Les histoires d’addiction aux jeux vidéo ne sont pas nouvelles, mais rares sont celles qui se terminent devant un tribunal, et encore moins en faveur du joueur. Dans un monde où les MMORPG ont façonné des générations entières de passionnés, certains y ont laissé bien plus que des heures de jeu.
C’est précisément ce qui est arrivé à Craig Smallwood, un joueur originaire d’Hawaï, dont la relation obsessionnelle avec Lineage II s’est soldée par un procès inédit contre son éditeur, NCSoft.
Un joueur piégé par l'addiction à Linéage II
Les MMORPG ont toujours exercé un pouvoir d’attraction singulier. Dans les années 2000, ils représentaient la quintessence du jeu vidéo communautaire : mondes ouverts persistants, avatars personnalisés et progression infinie. Parmi eux, Lineage II, développé par NCSoft, figurait parmi les plus chronophages. C’est dans cet univers médiéval-fantastique que Craig Smallwood, un joueur originaire d’Hawaï, a passé plus de 20 000 heures, soit environ 833 jours cumulés.

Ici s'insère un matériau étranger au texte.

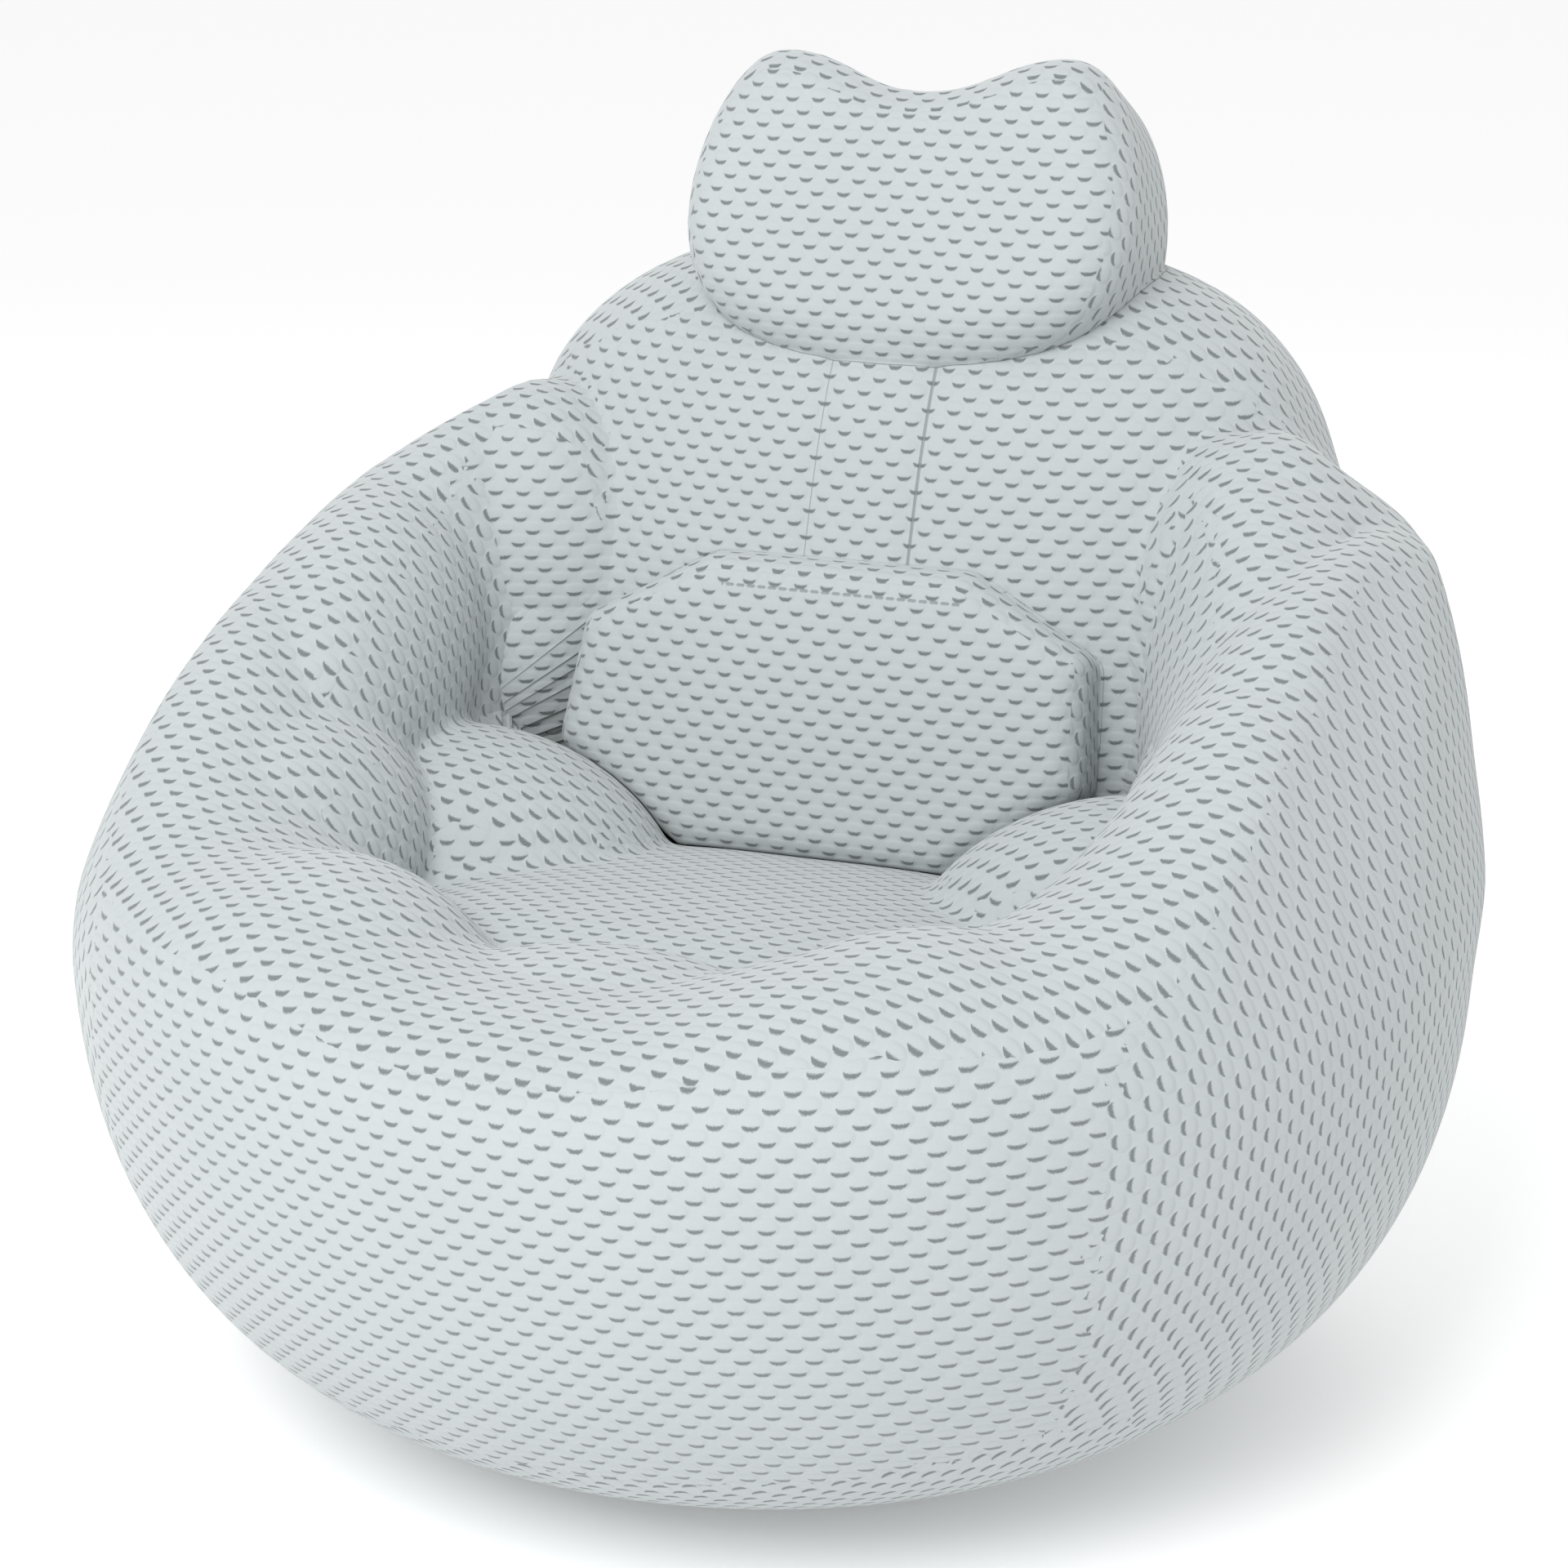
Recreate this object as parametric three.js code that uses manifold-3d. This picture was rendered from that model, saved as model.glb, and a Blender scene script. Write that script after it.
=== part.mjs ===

Au fil des années, cette immersion totale a fini par déborder sur la vie réelle de Craig Smallwood : troubles émotionnels, isolement social et dépression sévère. Hospitalisé à plusieurs reprises, il a estimé que l’éditeur portait une part de responsabilité en ne prévenant pas suffisamment les joueurs des risques d’addiction liés à son jeu.
En 2010, l’affaire est portée devant le tribunal fédéral de Honolulu. Le juge Alan C. Kay reconnaît alors la recevabilité de la plainte, une décision exceptionnelle dans un domaine où les clauses d’utilisation protègent habituellement les entreprises.
Un précédent juridique mais pas une révolution
Ce verdict, vieux de quinze ans aujourd’hui, demeure une rareté absolue. Peu de joueurs ont depuis obtenu gain de cause contre un éditeur pour des motifs d’addiction. L’affaire Smallwood a cependant eu un effet dissuasif : elle a poussé plusieurs studios à renforcer leurs avertissements sur les comportements à risque et à préciser les conditions d’utilisation de leurs services.
Si cette affaire suscite encore des débats, elle pose une question fondamentale : jusqu’où s’étend la responsabilité des créateurs de jeux vidéo ? Peut-on réellement imputer à un éditeur la perte de contrôle d’un joueur adulte, ou s’agit-il d’un problème relevant de la santé publique et de la prévention ?
Les experts s’accordent sur un point : les jeux en ligne, notamment les MMORPG, exploitent souvent des mécanismes psychologiques puissants : récompenses aléatoires, boucles de progression infinies, sentiment d’appartenance à une communauté, qui peuvent favoriser la dépendance.